Entries with model source code:
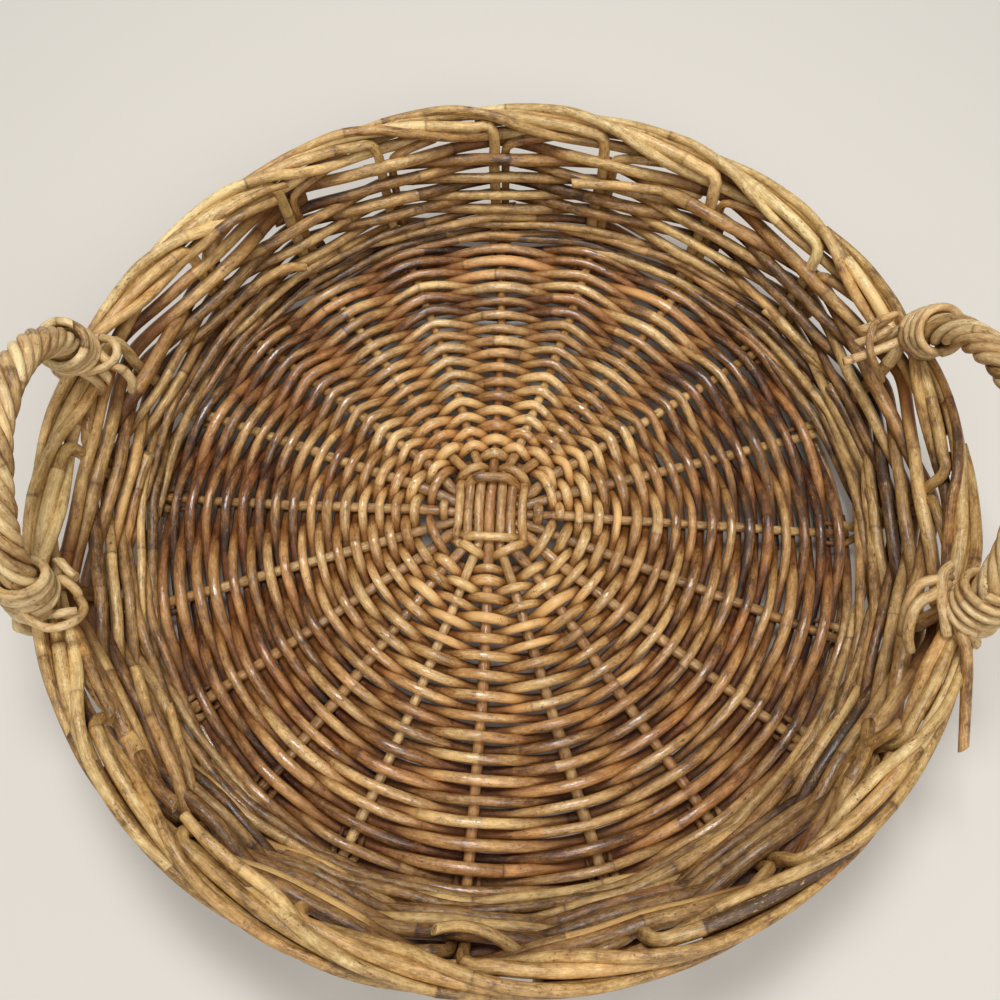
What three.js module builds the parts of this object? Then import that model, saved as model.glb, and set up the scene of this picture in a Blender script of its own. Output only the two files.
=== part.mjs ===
import * as THREE from "three";

// Driving dimensions, in millimetres and degrees
const rimDiameter = 459; // outside of the rolled border
const borderHeight = 80.4; // centre line of the border above the floor
const borderThickness = 17.4; // the rolled border, seen in section
const openingUnderBorder = 5; // between the top row of the side and the border
const baseRadius = 190; // out to the cut ends of the base sticks
const baseEdge = 7; // left bare at the ends of the base sticks, past the last row
const domeRise = 15.6; // how far the middle of the base is pushed up
const baseTurn = -2.8; // how far the whole frame is turned from the X axis
const hubShift = { x: -7, y: 5 }; // from the middle of the rim to the middle of the base
const sticksEachWay = 5;
const stickThickness = 5.4;
const weaverThickness = 4.8;
const stakeThickness = 6;
const byeStakeThickness = 5.2;
const stakeFootLength = 30; // how far a stake is pushed into the base
const footRingThickness = 5.6;
const wallRodThickness = 5.4;
const strandStart = 168; // where a strand joins the border, as an angle round the border's own section
const strandRoll = 240; // degrees that it rolls from there, over the top and under
const byeStakeRun = 13; // how far a second stake runs along under the border
const ropeThickness = 17;
const ropeStrands = 6;
const ropeLay = 45; // length of one turn of the rope's strands, which turn left-handed
const lashingThickness = 4.8;
const lashingTurns = 3;
const gap = 0.3; // left between pieces that touch

// The two handles. Each foot stands by the stake nearest to the named angle, a few degrees beyond it.
// A tail is the loose end of the foot's lashing.
const handles = [
  {
    name: "left",
    rise: 69.5,
    lean: 0,
    feet: [
      { name: "far", near: 160, beyond: 5.3, tail: 6 },
      { name: "near", near: 196, beyond: 3.8, tail: 6 },
    ],
  },
  {
    name: "right",
    rise: 62.5,
    lean: 15,
    feet: [
      { name: "near", near: -20, beyond: 1.1, tail: 50 },
      { name: "far", near: 16, beyond: 1.9, tail: 6 },
    ],
  },
];

// Sizes that follow from these
const spokeCount = sticksEachWay * 4;
const spokeAngle = 360 / spokeCount;
const borderRadius = rimDiameter / 2 - borderThickness / 2;
const strandRadius = borderThickness / 2 - stakeThickness / 2;
const stickLevel = footRingThickness + stakeThickness / 2 + gap;
const rowPitch = weaverThickness + gap * 1.2;
const tieReach = (sticksEachWay * (stickThickness + gap)) / 2 + weaverThickness * 1.5;
const basket = new THREE.Group();

const radians = THREE.MathUtils.degToRad;
const degrees = THREE.MathUtils.radToDeg;

// A point by its angle, its distance from the middle, its height and a step sideways. The base runs out evenly
// from its own middle, so outside it the angles are spread by as much as that lies off the middle of the rim.
function at(angle, radius, height, sideways = 0) {
  const share = Math.min(1, radius / baseRadius);
  const even = radians(angle);
  const spread = (hubShift.y * Math.cos(even) - hubShift.x * Math.sin(even)) / baseRadius;
  const a = even + spread * share;
  return new THREE.Vector3(
    hubShift.x * (1 - share) + radius * Math.cos(a) - sideways * Math.sin(a),
    hubShift.y * (1 - share) + radius * Math.sin(a) + sideways * Math.cos(a),
    height,
  );
}

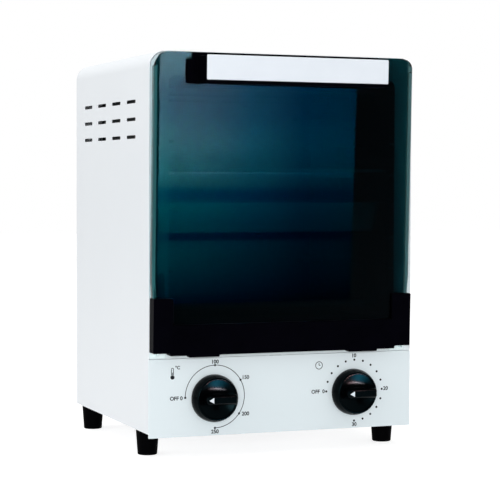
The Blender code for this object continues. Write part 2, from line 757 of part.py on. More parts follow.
def make_bake_tray():
    """Make the deep tray, whose rim lies on a pair of ledges."""
    half_rim = CHAMBER_HALF_WIDTH - SHELF_SIDE_GAP
    reach_rim = SHELF_DEPTH / 2
    half_sheet = TRAY_SHEET / 2
    floor_inset = TRAY_RIM + TRAY_DRAFT
    rings = [
        (0, half_sheet),
        (TRAY_RIM, half_sheet),
        (TRAY_RIM + TRAY_SHEET, half_sheet - TRAY_SHEET),
        (floor_inset, half_sheet - TRAY_HEIGHT + TRAY_FLOOR_RADIUS),
        (floor_inset + TRAY_FLOOR_RADIUS, half_sheet - TRAY_HEIGHT),
    ]
    outlines = []
    for inset, height in rings:
        half = half_rim - inset
        reach = reach_rim - inset
        outlines.append((rectangle(-half, half, -reach, reach, TRAY_CORNER - inset), height))
    mesh = loft_mesh("bake_tray", outlines, closed_start=False)
    place_y = depth(SHELF_FRONT_GAP + SHELF_DEPTH / 2)
    place_z = level(shelf_level(TRAY_LEDGE_FROM_TOP) + FIT)
    tray = part("bake_tray", mesh, "bright_steel", (0, place_y, place_z))
    thicken(tray, TRAY_SHEET)


# Door


def hinge_place():
    """Return the middle of the door's hinge axis."""
    return Vector((DOOR_SHIFT, depth(-HINGE_FORWARD), level(HINGE_LEVEL)))


def door_offset(distance, height):
    """Return a door piece's place from the hinge axis, for a place on the closed door."""
    return (0, distance + HINGE_FORWARD, height - HINGE_LEVEL)


def make_door_axis():
    """Return the empty on the hinge axis that leans the door forward."""
    axis = bpy.data.objects.new("door_axis", None)
    axis.location = hinge_place()
    axis.rotation_euler = (DOOR_TILT, 0, 0)
    bpy.data.collections["cutters"].objects.link(axis)
    return axis


def glass_path(spare):
    """Return the middle line of the glass in plan, with its sides bent back."""
    half = glass_half_width() - GLASS_THICKNESS / 2
    front = -(GLASS_FORWARD - GLASS_THICKNESS / 2)
    back = -(DOOR_GAP - spare)
    radius = GLASS_BEND - GLASS_THICKNESS / 2
    corners = [(-half, back, 0), (-half, front, radius), (half, front, radius), (half, back, 0)]
    return rounded(corners, closed=False)


def glass_half_width():
    """Return half the width of the glass, which the rail's ends wrap."""
    return DOOR_WIDTH / 2 - GLASS_SIDE_WALL - FIT


def glass_sheet(name, spare):
    """Return the middle surface of the glass and its place, or with some spare, those of its groove."""
    bottom = GLASS_BOTTOM - spare
    top = GLASS_TOP + spare
    mesh = bent_sheet_mesh(name, glass_path(spare), top - bottom, FACING_UP)
    return mesh, door_offset(0, (bottom + top) / 2)


def glass_corner_cutter(axis):
    """Return the two prisms that round the upper corners of the glass."""
    half = glass_half_width()
    radius = GLASS_CORNER
    meshes = []
    for side in (-1, 1):
        last = math.pi / 2 * (1 - side)
        quarter = arc(side * (half - radius), GLASS_TOP - radius, radius, math.pi / 2, last, ARC_STEPS * 2)
        outside = side * (half + OVERRUN)
        over = GLASS_TOP + OVERRUN
        corner = [(outside, GLASS_TOP - radius), (outside, over), (side * (half - radius), over)]
        meshes.append(plate_mesh("corner", [quarter + corner], GLASS_FORWARD + 2 * OVERRUN))
    mesh = joined_mesh("glass_corners", meshes, [(0, 0, 0)] * 2)
    return cutter("glass_corner_cutter", mesh, door_offset(-GLASS_FORWARD / 2, 0), axis)


def handle_screw_places():
    """Return the X and the level of each handle screw."""
    reach = (HANDLE_LENGTH - HANDLE_POST) / 2
    height = (HANDLE_TOP + HANDLE_BOTTOM) / 2
    return {"left": (-reach, height), "right": (reach, height)}


def screw_hole_cutter(name, front, back, radius, axis):
    """Return two rods that cut the handle screws' holes between two distances."""
    hole = rod_mesh(name, radius, back - front, "Y")
    places = [(x, (front + back) / 2, z) for x, z in handle_screw_places().values()]
    mesh = joined_mesh(name, [hole] * len(places), places)
    return cutter(name, mesh, door_offset(0, 0), axis)


def make_glass(axis):
    """Make the door's glass, with rounded upper corners and two holes for the handle."""
    mesh, place = glass_sheet("door_glass", 0)
    glass = part("door_glass", mesh, "tinted_glass", place, axis)
    thicken(glass, GLASS_THICKNESS)
    combine(glass, glass_corner_cutter(axis))
    front = -(GLASS_FORWARD + OVERRUN)
    combine(glass, screw_hole_cutter("glass_screw_holes", front, 0, SCREW_RADIUS + FIT, axis))


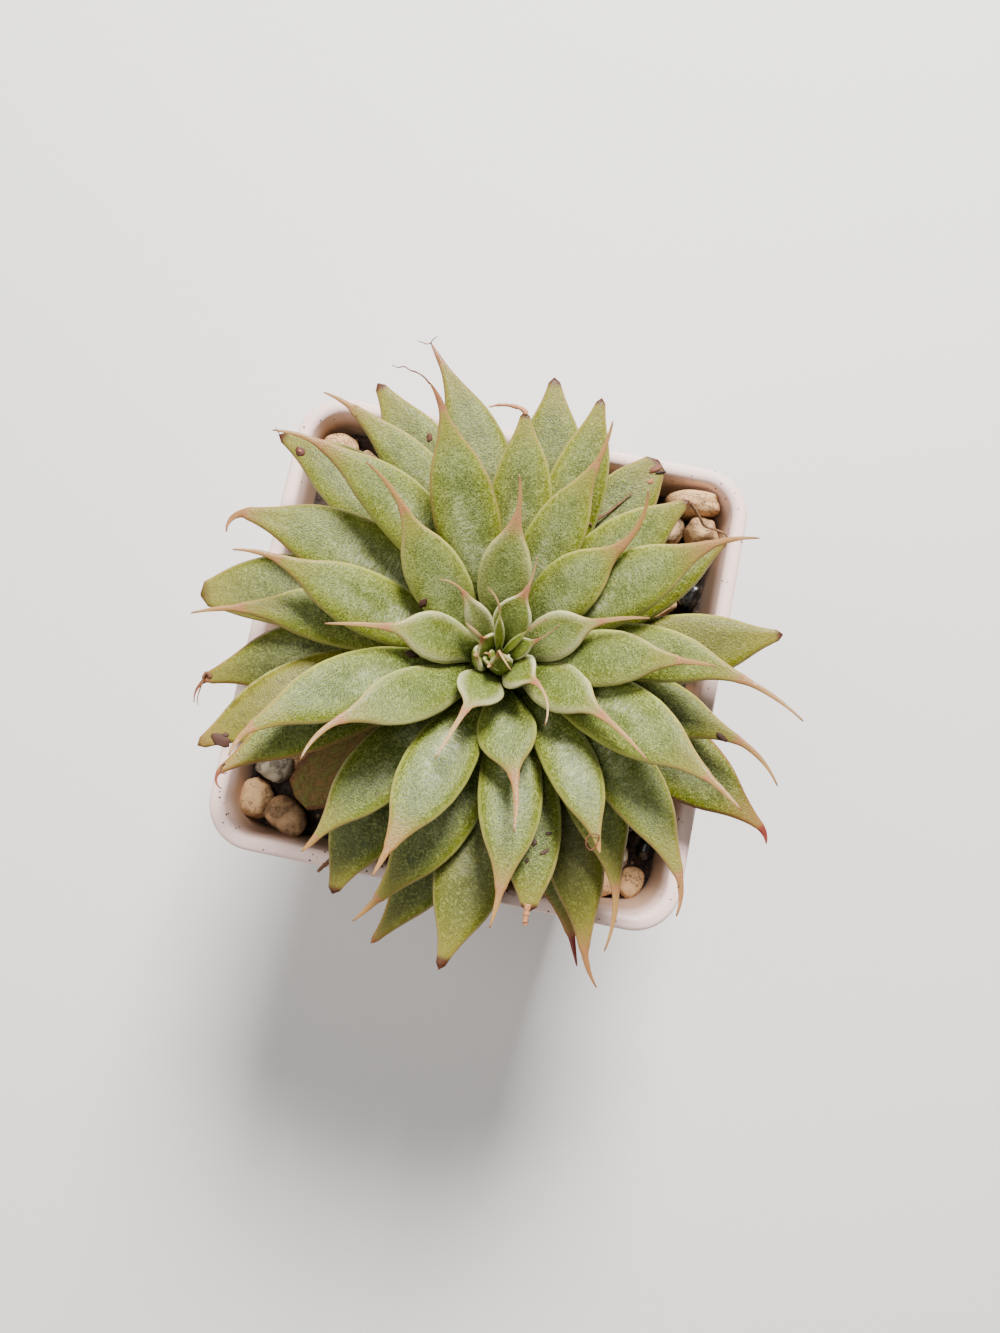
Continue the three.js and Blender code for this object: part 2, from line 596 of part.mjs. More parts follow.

_Task prompt_: Count the lines that include the word "import" and state the result as a bare number.

_Final result_: 2